(WRITTEN TASK):
Please restate, exactly as written, the lines running from the beginning of the material through the line that has "CENTRE = ((3.9, -0.4), (3.9, 1.0), (3.2, 1.6), (0.5, 1.7))" in it.

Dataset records
———

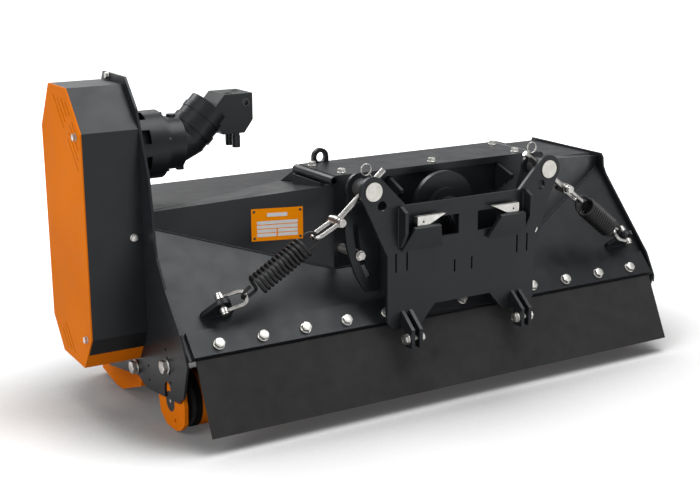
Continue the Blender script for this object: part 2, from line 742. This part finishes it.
def motor_cap_screws():
    """Two port rims on the block's top, and the screws round the motor's flange."""
    s = Shape()
    for x, y in PORT_RIMS:
        s.lathe(basis(at(BLOCK_X + x, y, BLOCK_TOP), (0, 0, 1), (1, 0.2, 0)), PORT_RIM, 36)
    for k in range(SCREW_COUNT):
        a = radians(15) + 2 * pi * k / SCREW_COUNT
        seat = at(-HALF_W + SCREW_SEAT, -SCREW_RING * sin(a), MOTOR_Z + SCREW_RING * cos(a))
        cap_screw(s, basis(seat, (1, 0, 0), (0, 1, 0)), SCREW_D)
    s.build("motor_cap_screws", "cast_dark", "deck")


# Roller ends

ROLLER_Y, ROLLER_Z, ROLLER_END, ROLLER_CAP = -212, 60, 584.5, 616.5
SEAL = ((17, -1), (17, 10.6), (20, 11.4), (46, 11.4), (50, 9.8), (56.4, 9.8), (58.4, 8.4), (58.4, 0.4),
        (56, -1), (17, -1))
CAP = ((15.2, -1.5), (15.2, 0.3), (14.4, 0.9), (4.6, 0.9), (3.4, -0.6), (0.5, -1.6))
CENTRE = ((3.9, -0.4), (3.9, 1.0), (3.2, 1.6), (0.5, 1.7))


def roller_end(side, word):
    """The rubber seal at the roller's end, and the cap of its shaft in the arm."""
    for name, slot, x, profile, n, caps in (("seal", "rubber", ROLLER_END, SEAL, 64, False),
                                            ("cap", "cast_dark", ROLLER_CAP, CAP, 40, True),
                                            ("centre", "zinc_steel", ROLLER_CAP, CENTRE, 24, True)):
        s = Shape()
        s.lathe(basis(at(side * x, ROLLER_Y, ROLLER_Z), (side, 0, 0), (0, 1, 0)), profile, n, caps)
        s.build("roller_" + name + "_" + word, slot, "roller")


# Weld beads

BEAD_STEP, BEAD_WAVE = 1.4, 3.4
HEAD_BEAD_HALF, LID_UNDER, HEAD_SIDE_FROM, HEAD_SIDE_TO = 266, 474, -196, -70
LUG_HALF, LUG_BEAD_OUT = 34, 5.2
POCKET_X, POCKET_HALF, POCKET_UNDER = 113, 44, 346
WEB_OUT, WEB_BEAD_OUT, WEB_FROM, WEB_TO = 52, 4.4, 350, 438


def bead(s, p, q, r=2.6):
    """A weld bead between two places, with a ripple and thin ends."""
    p, q = Vector(p), Vector(q)
    length = (q - p).length
    n = max(4, int(length / BEAD_STEP))
    step = 2 * pi * length / n / BEAD_WAVE
    radii = []
    for i in range(n + 1):
        taper = min(1, 0.5 + 0.3 * min(i, n - i))
        radii.append(max(0.4, r * (1 + 0.10 * sin(step * i)) * taper))
    s.tube([at(*(p + (q - p) * i / n)) for i in range(n + 1)], radii, 8)


def deck_welds():
    """Along the wings, the headstock's front and sides, and the lugs of the spring chains."""
    s = Shape()
    end_x = HEAD_HALF - WING_IN
    bead(s, skin(-HALF_W + 2, WING_START_Y - 0.5), skin(HEAD_X - end_x, WING_END_Y - 0.5))
    bead(s, skin(HEAD_X + end_x, WING_END_Y - 0.5), skin(HALF_W - 2, WING_START_Y - 0.5))
    bead(s, skin(HEAD_X - HEAD_BEAD_HALF, HEAD_FRONT - 0.6), skin(HEAD_X + HEAD_BEAD_HALF, HEAD_FRONT - 0.6))
    for side, _ in SIDES:
        x = HEAD_X + side * (HEAD_HALF + 0.4)
        bead(s, (x, HEAD_SIDE_FROM, LID_UNDER), (x, HEAD_SIDE_TO, LID_UNDER), 2)
        for u in (-LUG_BEAD_OUT, LUG_BEAD_OUT):
            p = on_slope(LUG_X[side] - LUG_HALF, LUG_S + u)
            bead(s, p, p + Vector((2 * LUG_HALF, 0, 0)), 2.4)
    s.build("deck_welds", "black_paint", "deck")


def coupler_welds():
    """Under each hook pocket, and up both sides of its web."""
    s = Shape()
    for side, _ in SIDES:
        x = PIVOT_X + side * POCKET_X
        y = COUPLER_Y - 0.3
        bead(s, (x - POCKET_HALF, y, POCKET_UNDER), (x + POCKET_HALF, y, POCKET_UNDER))
        for u in (-WEB_BEAD_OUT, WEB_BEAD_OUT):
            web = x + side * WEB_OUT + u
            bead(s, (web, COUPLER_Y - 0.2, WEB_FROM), (web, COUPLER_Y - 0.2, WEB_TO), 2)
    s.build("coupler_welds", "black_paint", "coupler")


# Stage, lights and camera

WHITE = (1, 1, 1, 1)


def floor_material():
    """Pale and shaded near the machine, and glowing white further off, where it is seen."""
    m, nt, out, co = blank_material("studio_floor")
    shade = nt.nodes.new("ShaderNodeBsdfDiffuse")
    hidden = nt.nodes.new("ShaderNodeAmbientOcclusion")
    hidden.inputs["Distance"].default_value = 0.42
    nt.links.new(ramp(nt, hidden.outputs["AO"], (0.5, grey(0.22)), (0.93, grey(0.82))), shade.inputs[0])
    far = nt.nodes.new("ShaderNodeVectorMath")
    far.operation = "LENGTH"
    nt.links.new(co, far.inputs[0])
    glow = nt.nodes.new("ShaderNodeEmission")
    glow.inputs[0].default_value = WHITE
    nt.links.new(scaled(nt, far.outputs["Value"], (0.9, 2.8), (0.06, 1.0)), glow.inputs[1])
    shown = nt.nodes.new("ShaderNodeAddShader")
    nt.links.new(shade.outputs[0], shown.inputs[0])
    nt.links.new(glow.outputs[0], shown.inputs[1])
    plain = nt.nodes.new("ShaderNodeBsdfDiffuse")
    plain.inputs[0].default_value = (0.5, 0.5, 0.5, 1)
    mixed(nt, seen_directly(nt, light_path(nt)), plain.outputs[0], shown.outputs[0], out)
    return m


def studio_floor():
    bpy.ops.mesh.primitive_plane_add(size=60, location=(0, 0, -0.0005))
    floor = bpy.context.object
    floor.name = "studio_floor"
    floor.data.materials.append(floor_material())


def studio_world():
    """Dim light on the surfaces, white behind the machine, and between the two in reflections."""
    world = bpy.data.worlds.new("studio")
    bpy.context.scene.world = world
    world.use_nodes = True
    nt = world.node_tree
    lit = nt.nodes["Background"]
    lit.inputs[0].default_value = WHITE
    lit.inputs[1].default_value = 0.28
    shown = nt.nodes.new("ShaderNodeBackground")
    shown.inputs[0].default_value = WHITE
    path = light_path(nt)
    nt.links.new(scaled(nt, path["Is Camera Ray"], to_range=(0.58, 1)), shown.inputs[1])
    mixed(nt, seen_directly(nt, path), lit.outputs[0], shown.outputs[0], nt.nodes["World Output"])


def aimed(location, target):
    return (Vector(target) - Vector(location)).to_track_quat("-Z", "Y").to_euler()


# Place, aim, size and power of each lamp, in metres and watts
LAMPS = {
    "top": ((1.0, -0.6, 3.3), (-0.1, -0.1, 0.3), (2.4, 2.2), 98),
    "key": ((-3.0, -0.9, 2.2), (0, 0, 0.3), (1.8, 1.8), 60),
    "fill": ((2.2, -2.6, 1.6), (0, 0, 0.3), (2.0, 2.0), 8),
    "rear": ((-0.5, 2.7, 2.9), (0, 0, 0.3), (2.6, 1.4), 85),
}


def studio_lamps():
    for name, (location, target, size, power) in LAMPS.items():
        light = bpy.data.lights.new(name, "AREA")
        light.shape = "RECTANGLE"
        light.size, light.size_y = size
        light.energy = power
        lamp = bpy.data.objects.new(name, light)
        lamp.location = location
        lamp.rotation_euler = aimed(location, target)
        bpy.context.scene.collection.objects.link(lamp)


# The camera's place in the layout and its directions, found from the deck's edges in the photograph
CAMERA_AT = (-1613, -2595.7, 1046.5)
CAMERA_RIGHT = (0.8568, -0.5156, -0.0044)
CAMERA_FORWARD = (0.4980, 0.8298, -0.2519)
LENS, SENSOR = 67.7, 36


def studio_camera():
    data = bpy.data.cameras.new("camera")
    data.lens = LENS
    data.sensor_width = SENSOR
    data.clip_end = 100
    camera = bpy.data.objects.new("camera", data)
    bpy.context.scene.collection.objects.link(camera)
    forward = Vector(CAMERA_FORWARD).normalized()
    right = square_to(Vector(CAMERA_RIGHT), forward)
    turn = Matrix((right, right.cross(forward), -forward)).transposed()
    camera.matrix_world = Matrix.Translation(at(*CAMERA_AT)) @ turn.to_4x4()
    bpy.context.scene.camera = camera


dress_nodes()
round_edges()
for make in (strip_bolts, lid_bolts, frame_bolts, lug_bolts, cover_screws):
    make()
for side, word in SIDES:
    spring(side, word)
for make in (plate_fields, plate_rivets, port_plug, motor_cap_screws):
    make()
for side, word in SIDES:
    roller_end(side, word)
for make in (deck_welds, coupler_welds, studio_floor, studio_world, studio_lamps, studio_camera):
    make()
bpy.context.scene.view_settings.view_transform = "Standard"
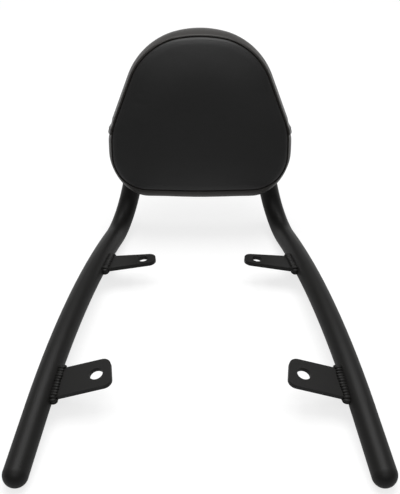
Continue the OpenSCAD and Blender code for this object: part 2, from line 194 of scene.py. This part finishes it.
def dress(node, material):
    """Gives a CAD node its finish, and keeps its shape."""
    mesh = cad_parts[node].data
    mesh.materials.clear()
    mesh.materials.append(material)


for node in ("hoop_tube", "end_cap_left", "end_cap_right", "cross_plate"):
    dress(node, coat)


# Tabs
# The four tabs are sawn from flat bar, with their corners rounded and one hole drilled
# near the end. Their edges were broken by hand before coating, so a thin bright line runs
# along each one. They are coped to the tube and welded to it.
def eased(node, name, width, segments):
    """A copy of a CAD node with its sharp edges broken by width."""
    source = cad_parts[node].data
    mesh = bpy.data.meshes.new(name)
    shape = bmesh.new()
    shape.from_mesh(source)
    bmesh.ops.remove_doubles(shape, verts=shape.verts, dist=1e-6)
    bmesh.ops.dissolve_limit(
        shape, angle_limit=math.radians(0.5), verts=shape.verts, edges=shape.edges,
        delimit={"NORMAL"})
    shape.to_mesh(mesh)
    shape.free()
    piece = bpy.data.objects.new(name, mesh)
    bpy.context.collection.objects.link(piece)
    bevel = piece.modifiers.new("eased", "BEVEL")
    bevel.width = width
    bevel.segments = segments
    bevel.limit_method = "ANGLE"
    bevel.angle_limit = math.radians(50)
    bevel.use_clamp_overlap = True
    return frozen(piece)


def frozen(piece):
    """Turns a piece and its live modifiers into a plain mesh."""
    graph = bpy.context.evaluated_depsgraph_get()
    mesh = bpy.data.meshes.new_from_object(piece.evaluated_get(graph))
    piece.modifiers.clear()
    piece.data = mesh
    return piece


def finished(piece, material, *nodes):
    """Gives a piece its finish, and lets it ride in the place of the CAD nodes it stands for."""
    piece.data.materials.clear()
    piece.data.materials.append(material)
    for face in piece.data.polygons:
        face.use_smooth = True
    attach(piece, "root")
    if nodes:
        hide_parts(*nodes)
    return piece


rounded_face = 2e-5
for end in ("front", "rear"):
    for side in ("left", "right"):
        node = f"{end}_tab_{side}"
        piece = eased(node, f"{node}_plate", 0.0006, 2)
        finished(piece, coat, node)
        for face in piece.data.polygons:
            face.use_smooth = face.area < rounded_face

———

(CORRECT RESPONSE):
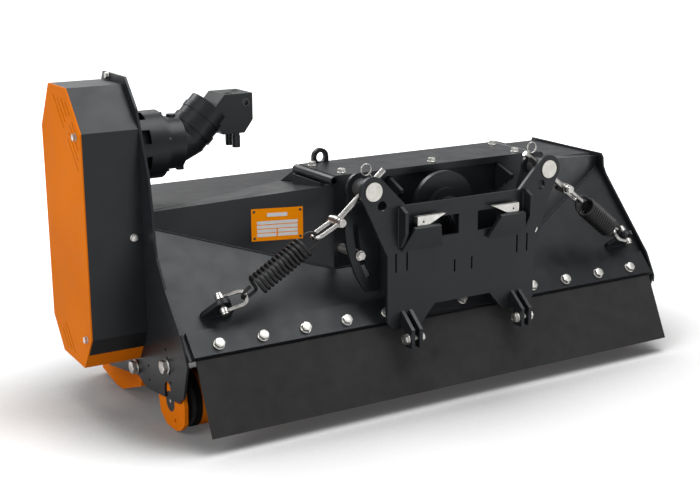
Continue the Blender script for this object: part 2, from line 742. This part finishes it.
def motor_cap_screws():
    """Two port rims on the block's top, and the screws round the motor's flange."""
    s = Shape()
    for x, y in PORT_RIMS:
        s.lathe(basis(at(BLOCK_X + x, y, BLOCK_TOP), (0, 0, 1), (1, 0.2, 0)), PORT_RIM, 36)
    for k in range(SCREW_COUNT):
        a = radians(15) + 2 * pi * k / SCREW_COUNT
        seat = at(-HALF_W + SCREW_SEAT, -SCREW_RING * sin(a), MOTOR_Z + SCREW_RING * cos(a))
        cap_screw(s, basis(seat, (1, 0, 0), (0, 1, 0)), SCREW_D)
    s.build("motor_cap_screws", "cast_dark", "deck")


# Roller ends

ROLLER_Y, ROLLER_Z, ROLLER_END, ROLLER_CAP = -212, 60, 584.5, 616.5
SEAL = ((17, -1), (17, 10.6), (20, 11.4), (46, 11.4), (50, 9.8), (56.4, 9.8), (58.4, 8.4), (58.4, 0.4),
        (56, -1), (17, -1))
CAP = ((15.2, -1.5), (15.2, 0.3), (14.4, 0.9), (4.6, 0.9), (3.4, -0.6), (0.5, -1.6))
CENTRE = ((3.9, -0.4), (3.9, 1.0), (3.2, 1.6), (0.5, 1.7))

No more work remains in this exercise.